Not all free throws are created equal anymore … at the G-League

Yesterday the G-league announced that it will experiment with a new free throw rule in order to reduce the duration of the game. In particular, instead of awarding one, two or three free throws depending on the violation, it will award one free throw that will be worth one, two or three points respectively. Many interesting things came to my mind when I first heard that. For example, teams sometimes attempt to ice the shooter for their second free throw shot by taking a time-out. And it seems to work.  Not anymore though!

There is also a difference in the FT% with regards to the splits. Following are the percentages from last season over the whole league:

FTSplits.png

As we can see there are some differences (statistically significant as well) between consecutive free throws in a FT trip. Others have noticed similar behavior. Furthermore, we see that overall the FTs at a 3-point shooting foul have higher percentage since most probably the players that are awarded these fouls are better shooters. With the new rule change the unit of interest is the FT trip. Last year there were on average around 3 trips for 1 FT, 10 trips for 2 FTs and 0.4 trips for a triplet of FTs per team per game. Now all of these trips will be awarded a single FT that will be worth 1, 2 or 3 points respectively. What will be the impact on scoring? Assuming (and this is a big assumption that I will expand a bit on later) that teams keep getting the same type of FT trips and have the same percentages (the ones that matter here are the percentages of the first FT of the trip), the following figure shows the expected number of points per game per team from FTs compared with what they get now:

FTpts-rulechange.png

As we can see almost all teams are expected to get less points from the charity line if this rule was to be introduced in the NBA. The degree of reduction depends on many factors (type of trips for a team, actual FT%, degree of FT split percentages etc.). However we could start looking at pairs of teams and examine who would get a benefit in their matchup. For example, Memphis is barely expected to see any decrease in its expected points from FTs, but Brooklyn will see a decrease almost equal to 1 point. So in a matchup between BKN and MEM the new rule would give Memphis an 1 point advantage.

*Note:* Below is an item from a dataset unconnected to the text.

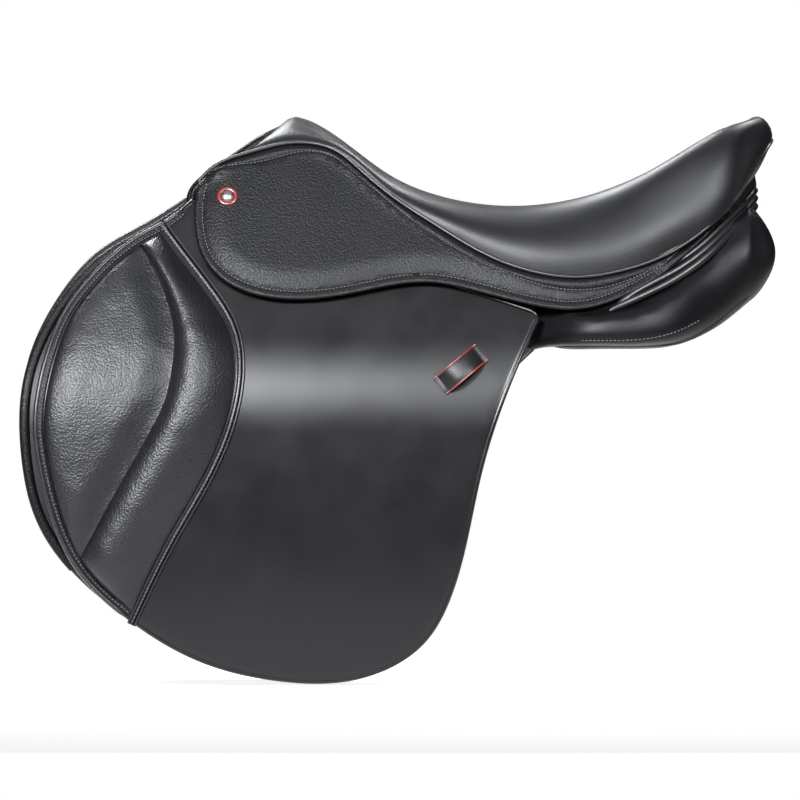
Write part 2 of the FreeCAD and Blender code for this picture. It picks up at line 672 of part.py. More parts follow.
def build_point_pocket():
    blank = ply("pocket_blank", size["rail_outer"] + 0.4, size["rail_outer"] + 2)
    outline = straight((184, 56), (186, 66), (151, 66), (151, 52), (184, 56))
    keep_pair(common("point_pocket", blank, side_prism("pocket_shape", outline)),
              "point_pocket")


# ------------------------------------------------------------------ billets

def origin_plane(body, role):
    for feature in body.Origin.OriginFeatures:
        if feature.Role == role:
            return feature
    raise ValueError(role)


def billet(name, x):
    """A girth strap with a row of holes and a rounded tip."""
    body = doc.addObject("PartDesign::Body", name)
    profile = body.newObject("Sketcher::SketchObject", name + "_profile")
    profile.AttachmentSupport = [(origin_plane(body, "YZ_Plane"), "")]
    profile.MapMode = "FlatFace"
    for curve in ply_section(size["billet_inner"], size["billet_outer"],
                             size["billet_foot"], size["billet_rise"]):
        profile.addGeometry(curve, False)
    strap = body.newObject("PartDesign::Pad", name + "_strap")
    strap.Profile = profile
    strap.Midplane = True
    strap.setExpression("Length", "Dimensions.billet_width")
    doc.recompute()
    corners = []
    for number, edge in enumerate(strap.Shape.Edges, start=1):
        ends = [vertex.Point for vertex in edge.Vertexes]
        at_tip = all(abs(end.z + size["billet_foot"]) < 0.01 for end in ends)
        if at_tip and abs(ends[0].x - ends[1].x) < 0.01:
            corners.append(f"Edge{number}")
    tip = body.newObject("PartDesign::Fillet", name + "_tip")
    tip.Base = (strap, corners)
    tip.setExpression("Radius", "Dimensions.billet_tip_radius")
    doc.recompute()
    first = body.newObject("Sketcher::SketchObject", name + "_hole_centre")
    first.AttachmentSupport = [(origin_plane(body, "XZ_Plane"), "")]
    first.MapMode = "FlatFace"
    first.addGeometry(Part.Circle(Vector(0, -size["billet_hole_top"], 0), Vector(0, 0, 1),
                                  size["billet_hole_radius"]), False)
    hole = body.newObject("PartDesign::Pocket", name + "_hole")
    hole.Profile = first
    hole.Type = "ThroughAll"
    hole.Midplane = True
    doc.recompute()
    row = body.newObject("PartDesign::LinearPattern", name + "_holes")
    row.Originals = [hole]
    row.Direction = (first, ["V_Axis"])
    row.Reversed = True
    row.setExpression("Length",
                      "(Dimensions.billet_hole_count - 1) * Dimensions.billet_hole_pitch")
    row.setExpression("Occurrences", "Dimensions.billet_hole_count")
    body.Tip = row
    body.Placement = FreeCAD.Placement(Vector(x, 0, 0), FreeCAD.Rotation())
    doc.recompute()
    thickness = size["billet_outer"] - size["billet_inner"]
    one_hole = math.pi * size["billet_hole_radius"] ** 2 * thickness
    drilled = tip.Shape.Volume - row.Shape.Volume
    if drilled < 0.9 * size["billet_hole_count"] * one_hole:
        raise RuntimeError(name + " has holes missing")
    return body


def build_billets():
    """Three straps a side, and the webbing that ties them to the tree."""
    middle_x, pitch = size["billet_middle"], size["billet_pitch"]
    for name, x in (("front", middle_x + pitch), ("middle", middle_x),
                    ("rear", middle_x - pitch)):
        keep_pair(billet("billet_" + name, x), "billet_" + name)
    inner, outer = size["web_inner"], size["web_outer"]
    anchor_blank = ply("web_anchor_blank", size["rail_outer"], inner + 0.1)
    strap_blank = ply("web_strap_blank", inner, outer)
    anchor = common("web_anchor", anchor_blank, side_prism("web_anchor_shape", straight(
        (20, 39.5), (112, 39.5), (112, 74), (20, 59), (20, 39.5))))
    strap = common("web_strap", strap_blank, side_prism("web_strap_shape", straight(
        (20, 15), (120, 15), (120, 60), (20, 41), (20, 15))))
    keep_pair(fuse("girth_web", anchor, strap), "girth_web")


def build_buckle_guard():
    """A leather guard that slides on the billets, with a tunnel for each."""
    top, foot, width = -76.0, -108.0, 108.0
    centre_x = size["billet_middle"]
    base_y = BEND_Y + size["bend_radius"]
    outer_face, inner_face = -1.2, -11.3

    def block(name, x, length, low, high, wide, deep):
        place = FreeCAD.Placement(Vector(x - length / 2, base_y + low, deep),
                                  FreeCAD.Rotation())
        return primitive("Box", name, place, Length=length, Width=high - low, Height=wide)

    whole = block("guard_block", centre_x, width, inner_face, outer_face,
                  top - foot, foot)
    tunnels = []
    for number in (-1, 0, 1):
        x = centre_x + number * size["billet_pitch"]
        tunnels.append(block(f"guard_tunnel_{number + 2}", x, size["billet_width"] + 2.5,
                             size["billet_inner"] - 0.8, size["billet_outer"] + 0.8,
                             top - foot + 4, foot - 2))
    for number, tunnel in enumerate(tunnels, start=1):
        whole = cut(f"guard_cut_{number}", whole, tunnel)
    keep_pair(whole, "buckle_guard")


# -------------------------------------------------------------------- build

def check_and_export():
    doc.recompute()
    os.makedirs("parts", exist_ok=True)
    for item in doc.Objects:
        if "Invalid" in item.State or "Error" in item.State:
            raise RuntimeError(f"{item.Label} failed: {item.State}")
    for item in parts:
        if item.Shape.isNull() or not item.Shape.isValid() or not item.Shape.Solids:
            raise RuntimeError(f"{item.Label} has no valid solid")
    for item in parts:
        item.Shape.exportStep(f"parts/{item.Label}.step")
        box = item.Shape.BoundBox
        print(f"{item.Label:22s} solids {len(item.Shape.Solids)} "
              f"volume {item.Shape.Volume / 1000:8.1f} cm3  "
              f"x {box.XMin:7.1f} {box.XMax:7.1f}  y {box.YMin:7.1f} {box.YMax:7.1f}  "
              f"z {box.ZMin:7.1f} {box.ZMax:7.1f}")


def main():
    blanks = build_blanks()
    rear_plan = oval_plan()
    build_seat()
    rivet_holes = build_tree_fittings(build_tree(blanks))
    build_stirrup_bar(rivet_holes)
    build_skirt_and_flap(blanks)
    build_saddle_nail()
    build_knee_block()
    build_keeper()
    build_sweat_flap()
    build_panels(rear_plan)
    build_facings(rear_plan)
    build_point_pocket()
    build_billets()
    build_buckle_guard()
    check_and_export()


main()
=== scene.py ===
import math

import bmesh
import bpy
import numpy as np
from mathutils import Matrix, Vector, noise
from mathutils.geometry import delaunay_2d_cdt


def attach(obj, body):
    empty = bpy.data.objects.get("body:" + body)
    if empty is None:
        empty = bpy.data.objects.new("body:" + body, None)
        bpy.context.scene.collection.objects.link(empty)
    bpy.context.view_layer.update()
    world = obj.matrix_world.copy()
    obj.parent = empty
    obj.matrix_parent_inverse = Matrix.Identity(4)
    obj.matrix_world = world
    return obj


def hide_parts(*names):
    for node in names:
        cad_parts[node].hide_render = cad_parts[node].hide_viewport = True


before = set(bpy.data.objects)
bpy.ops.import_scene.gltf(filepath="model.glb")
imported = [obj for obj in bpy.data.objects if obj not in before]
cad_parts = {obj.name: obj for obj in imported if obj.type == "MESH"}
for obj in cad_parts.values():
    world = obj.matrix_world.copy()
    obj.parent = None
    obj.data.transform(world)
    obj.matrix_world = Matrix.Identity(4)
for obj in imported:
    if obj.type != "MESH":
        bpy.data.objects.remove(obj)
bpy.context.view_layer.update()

# An English jumping saddle.  Shapes are worked out in millimetres in the
# part's frame: +X to the pommel, +Y to the left side, +Z up.  A leather's
# "ply height" is its distance outside the flap's inner face.
SLOPE = math.radians(28.0)
REACH = 125.5
BEND_RADIUS = 160.0
BEND_Y = REACH - BEND_RADIUS * math.cos(SLOPE)
BEND_Z = -BEND_RADIUS * math.sin(SLOPE)
FLAP_FOOT = 285.0
FLAP_BELLY = 6.0
SIDES = (("left", 1.0), ("right", -1.0))
CENTRE = "saddle"

# Ply heights of the inner and outer faces of the flat leathers, and of the skirt's
# outer face.
FLAP_PLY = (0.0, 4.0)
SWEAT_PLY = (-16.0, -12.0)
BILLET_PLY = (-8.5, -4.5)
SKIRT_OUTER = 16.0
SKIRT_THICKNESS = 3.5


# ------------------------------------------------------------------ curves

def natural_spline(knots, values, at):
    """Natural cubic spline through the values, read at the given places."""
    count = len(knots)
    step = np.diff(knots)
    matrix = np.zeros((count, count))
    right = np.zeros(values.shape)
    matrix[0, 0] = matrix[-1, -1] = 1.0
    slopes = np.diff(values, axis=0) / step[:, None]
    for i in range(1, count - 1):
        matrix[i, i - 1:i + 2] = step[i - 1], 2 * (step[i - 1] + step[i]), step[i]
        right[i] = 6 * (slopes[i] - slopes[i - 1])
    bend = np.linalg.solve(matrix, right)
    i = np.clip(np.searchsorted(knots, at) - 1, 0, count - 2)
    h = step[i][:, None]
    a = (knots[i + 1] - at)[:, None] / h
    b = (at - knots[i])[:, None] / h
    cubic = ((a ** 3 - a) * bend[i] + (b ** 3 - b) * bend[i + 1]) * h ** 2 / 6
    return a * values[i] + b * values[i + 1] + cubic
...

Of course here come the assumptions. The rule change is going to change the way teams foul (I think) and hence, who and what kind of trips a team gets. How? I don’t know. But now you can imagine a league-average player (even including the splits) currently has around 6% chance of not scoring from a pair of FTs. With the new rule he will have a 25% of not scoring. This can make Euro fouls a thing again. Of course, someone will point that there is also a 75% chance of scoring 2 points as compared to the 56% chance of that happening today with the current NBA rule. True; that’s why I said I don’t know how this will change the fouling behavior. Moreover, teams might put more emphasis on practicing FTs (which I would believe and hope do anyway but even more so now) – not to mention personnel movement. What is clear though, is that with the current levels of FT% the teams are expected to score less from the line. Scoring is another variable on fan satisfaction (as is the duration of the game). Of course the reduction will be less than 2 points per game but fans do like more points (maybe not from the FT line anyway). Also we have not separated the rule for the last 2 minutes – that will be the same as is now – so this will further reduce this impact on scoring (it might also bring an uptick of fouls just before the last two minutes so teams can benefit from the increased variance from the new rule — but we cannot know until we see).

We will see how things will go in the G league this season but it is certainly an intriguing change.